Alexander Vershbow, a former ambassador to South Korea, said the Trump administration “policy seems incoherent” and the threat of military action “will likely harden the North Koreans’ stance” and make it more difficult to get China to follow through on its support for the U.N. sanctions.
“If denuclearization is still the goal, the only way to get there is through increased Chinese pressure,” Vershbow said. “Since there is no viable military option, the only other course of action is to develop a long-term deterrence and containment strategy — but that means accepting the unacceptable,” North Korea as a nuclear power.
That, so far, is one thing Trump has made clear he would not accept. His administration has sent conflicting signals about whether it would entertain direct talks with the North Korean government. Vice President Mike Pence has said no such talks are being considered, while Tillerson has said they could happen as long as the North Koreans demonstrate their sincerity by pausing their missile tests. How long such a pause needs to last, he has refused to say.
Tillerson emphasized Wednesday that he is engaged in an ongoing diplomatic effort and that “our telephone lines remain open, certainly to China, Russia as well as our allies.”
Tillerson said that his strategy of gradually increasing the diplomatic and economic costs for the North Korean government is working.

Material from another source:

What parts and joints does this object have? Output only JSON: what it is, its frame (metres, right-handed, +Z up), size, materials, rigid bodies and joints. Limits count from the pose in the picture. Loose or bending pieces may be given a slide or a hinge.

“I think in fact the pressure is starting to show,” he said. “I think that’s why the rhetoric coming out of Pyongyang has gotten louder and more threatening.”
Medeiros questioned whether Trump’s warning, combined with sanctions, would prompt North Korea to return to the negotiating table.
“That’s the big strategy question here,” he said. “Trump has clearly calculated that it will. But that’s a huge gamble, and it’s one that it’s not clear to me that the Chinese would necessarily agree with.”